I see a lot of parallels between the psychedelicists and the mystics of the 60s here in our country and the pioneers of high technology in today's time. I don't think it's a coincidence that the personal computer is, in a sense, an extension of the human nervous system as drugs were a catalyst to the nervous system back in the 60s. People like Timothy Leary, Alan Ginsberg, William Burrows, Aldous Huxley, Alan Watts, were key thinkers and writers and philosophers who spent time exploring what was happening in science and spending time exploring what was happening in religion, but they were also keenly aware of modern political problems, modern issues that were happening, not just in North America, but all over the world.

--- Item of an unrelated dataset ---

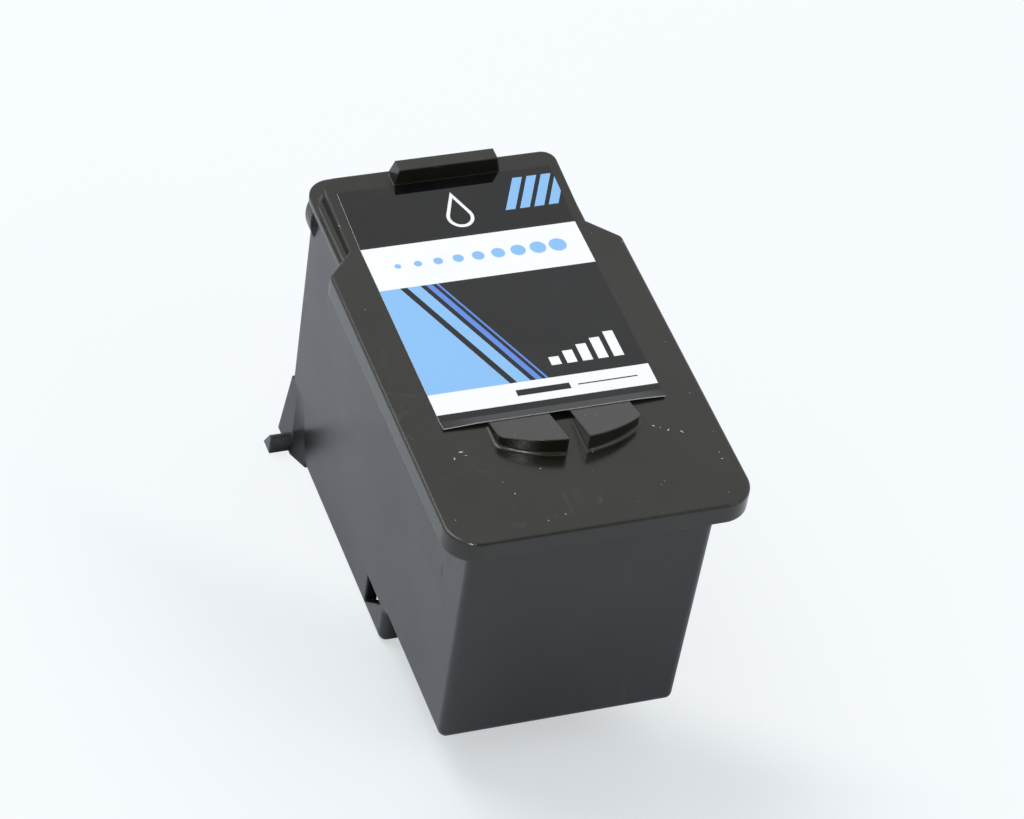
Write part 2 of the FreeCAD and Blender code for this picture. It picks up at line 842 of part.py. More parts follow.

| ...I think that people banding together to come up with innovative ways of thinking about the world and changing the world is probably what's required... |
A lot of people discarded the mystics and philosophers of the 60s as trying to regress into the past and trying to bring back some idyllic state that's an impossibility and I don't think that's really what the message was all about. The message I received from what I've read and what I've thought about is that there can be congruence between age-old notions that fall in the domain of mysticism and perhaps occultism with modern progress and with capitalistic innovation and with creativity in the workplace. That's evidenced by people dressing more casually in the workplace these days, taking time to become more involved in recreational activities, and really trying to enjoy life. I'm hoping that we just evolve as a species and evolve as a civilization and things move more into the arena of a balance between progress and recreation and spiritual edification.
I think that there's a part of humankind that disturbs me, and that's the element toward aggression and the propensity toward war and toward battle and toward creating evil and I think that some remedies, that some potentials for remedy, are occurring in a modern day new age movement, in the modern day consciousness movement, and in the modern day psychedelic movement. I don't think it's necessary to sign up on a full membership basis into one of these groups in order to make this thing happen, but I think that people banding together to come up with innovative ways of thinking about the world and changing the world is probably what's required if we are going to work toward creating a better world and making that happen.